Opposition presidential candidate Almazbek Atambaev has gone to Moscow to tell Russia's leaders "the truth" about what's happening in Kyrgyzstan.

Kyrgyzstan's Central Election Commission has announced the final results of July 23 elections, officially confirming that Kurmanbek Bakiev has been reelected to a second term in office with more than 76 percent of the vote.

Bakiev's main challenger, Almazbek Atambaev, was second with about 8.4 percent.

The opposition, however, has refused to accept the official results, and is accusing the authorities of election fraud, particularly multiple voting.

Atambaev has announced that his supporters will stage nationwide protests on July 29. In the meantime, he left for Russia to seek support in his stand-off with the authorities.

In an interview to RFE/RL's Kyrgyz Service on July 25, Atambaev claimed that a number of Russian legislators, including Konstantin Zatulin, the first deputy chairman of the State Duma's committee for the CIS, had invited him to explain the situation following the election in Kyrgyzstan.

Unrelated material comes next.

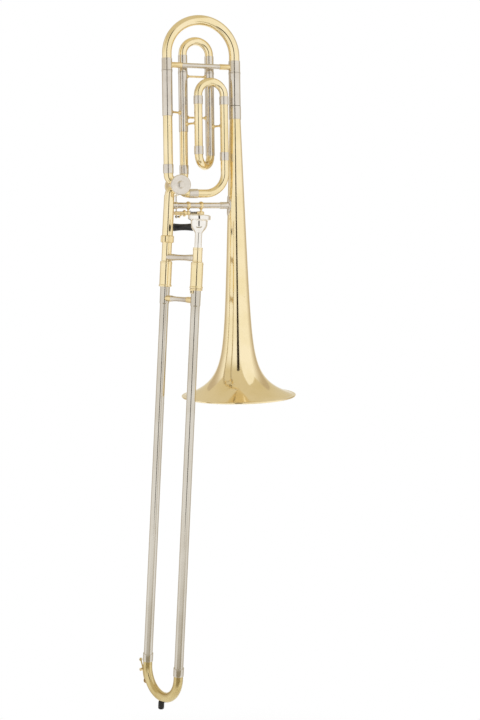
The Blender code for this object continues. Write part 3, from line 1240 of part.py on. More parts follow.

Atambaev said that he would go before Russia parliament and "tell them all the truth. I want to tell them that if the Russian leadership gets involved in these dirty games, it would tarnish their reputation."

He further expressed his "deep respect" for Russian President Dmitry Medvedev and Prime Minister Vladimir Putin. "That's why they have to know the real state of affairs here."

Despite Atambaev's trip to Moscow, experts in Kyrgyzstan believe that Moscow will not question Bakiev's reelection.

Bakiev has recently enjoyed improved relations with Russia. Earlier this month he announced that talks were under way with Russia for a joint counterterrorism training facility to be set up in Kyrgyzstan. In February, Russia agreed to provide Bishkek with about $2 billion in loans and investment projects.

Opposition Expectations

In Kyrgyzstan, observers also question whether the opposition would be able to gather supporters in such numbers as to force a repeat vote.

Kyrgyzstan has a recent history of nationwide political demonstrations capable of changing the country's political scene. Bakiev himself came to power following antigovernment demonstrations -- dubbed the "People's" or the "Tulip" revolution -- that ousted his predecessor, Askar Akaev.

But expectations for such a scenario are low this time around.

Mars Sariev, a Bishkek-based political analyst, notes that even within the opposition itself, opinion is divided on whether to take to the streets, but that Atambaev must meet expectations.

"Logically, the opposition should not remain silent because the voters who counted on Atambaev would be seriously disappointed, they would feel let down," Sariev says. "That's why Atambaev -- whether he wants to or not -- has to lead people to demonstrations. If he doesn't do that, he would be effectively nothing in the political scene."

At least 14 opposition supporters remain in detention after being arrested on election day in the town of Balykchy in the northeastern Issyk-Kul region. Police have arrested a total of 20 opposition activists, including two parliament deputies in the Issyk-Kul and Chui regions.